The album “Dusty In Memphis” was released on 31st March 1969, on Atlantic Records in the US and on Phillips in the UK. It made it to number ninety-nine on the US chart and didn’t make the UK chart at all!

So, what went wrong? Wexler felt that Dusty had a “gigantic inferiority complex” and that she felt anxious when she thought of all the great performers who had gone before. She was possibly unnerved by the studio set-up, which put her voice at the very front of the mix with no strings to soften the edges. Dusty said later that she had never before worked with just a rhythm track, nor with outside producers. She had produced herself on many earlier recordings and wasn’t used to the intensity.

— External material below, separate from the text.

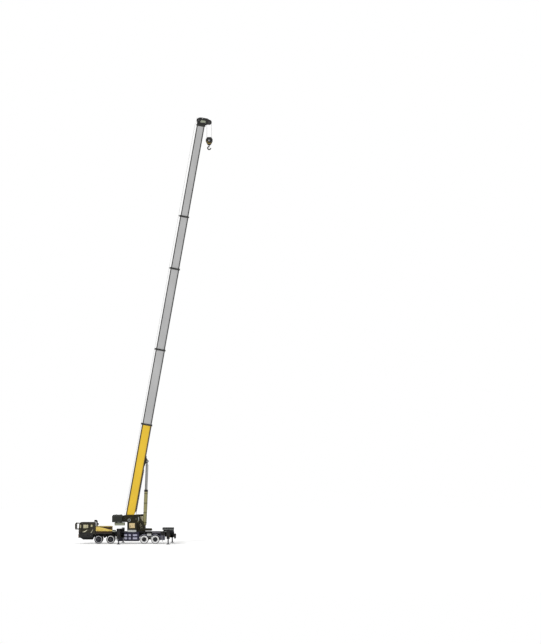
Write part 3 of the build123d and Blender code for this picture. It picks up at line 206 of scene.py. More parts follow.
def bare_steel(name, code, rough=0.28, stretch=(1, 1, 0.05)):
    """Ground or drawn steel with fine lines and a few darker marks."""
    f = Finish(name)
    base = srgb(code)
    f.colour(f.mix(f.spread(f.noise(14.0, 5, stretch), 0.35, 0.7), shade(base, 0.8), shade(base, 1.1)))
    f.gloss((30.0, 4, stretch), rough * 0.7, rough * 1.5)
    f.bump(f.noise(160.0, 3, stretch), 0.08, 0.0005)
    socket_values(f.shader, Metallic=1.0)
    return f.material


def rubber(name, code="1b1b1c"):
    """Tyre rubber, greyed with dust."""
    f = Finish(name)
    base = srgb(code)
    f.colour(f.mix(f.spread(f.noise(7.0, 6), 0.42, 0.75, 0, 0.7), base, srgb("4b4842")))
    f.gloss((12.0, 3), 0.62, 0.85)
    f.bump(f.noise(240.0, 3), 0.25, 0.0008)
    socket_values(f.shader, Specular_IOR_Level=0.3)
    return f.material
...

But there is one other issue with the album, that may explain its failure. The best track, “Son of a Preacher Man”, is one of only two on the album written by people who “got” Southern Soul. The rest are by big names in other fields. Good show songs, good pop ballads, yes, but good Soul songs? Not really. Dusty doesn’t really let her hair down (difficult with a bouffant!) and, although the songs sound really good, they don’t have the edge that good Soul songs all have. Ultimately, the album could have been so much better, if Steve Cropper had written the songs and Booker T & the MGs had played them. I think Dusty would have enjoyed it a whole lot more too.

Fortunately, the album didn’t die. It has gradually grown in stature over the years and its qualities are now recognised much more than they were in 1969.

In The A.V. Club magazine, Keith Phipps has written: “Dusty in Memphis developed an elegant and distinct fusion of pop and R&B that predated the Philadelphia soul sound of the 1970s”. According to Eric Klinger from PopMatters: “Its sophisticated style of music influenced the sound of 1990s trip hop artists who sampled songs from the album and became a blueprint for British female singers of the 2000s, including Adele, Amy Winehouse, Duffy, Joss Stone, Paloma Faith and Rumer.”

The album frequently appears on lists of the greatest albums ever made and was placed at No. 89 in Rolling Stone’s 2003 list of the 500 Greatest Albums of All Time.

In a BBC Radio 2 documentary about the album in 2006, Wexler said: “The fact that this record has had such a fantastic afterlife…it’s been one of the joys of my life.”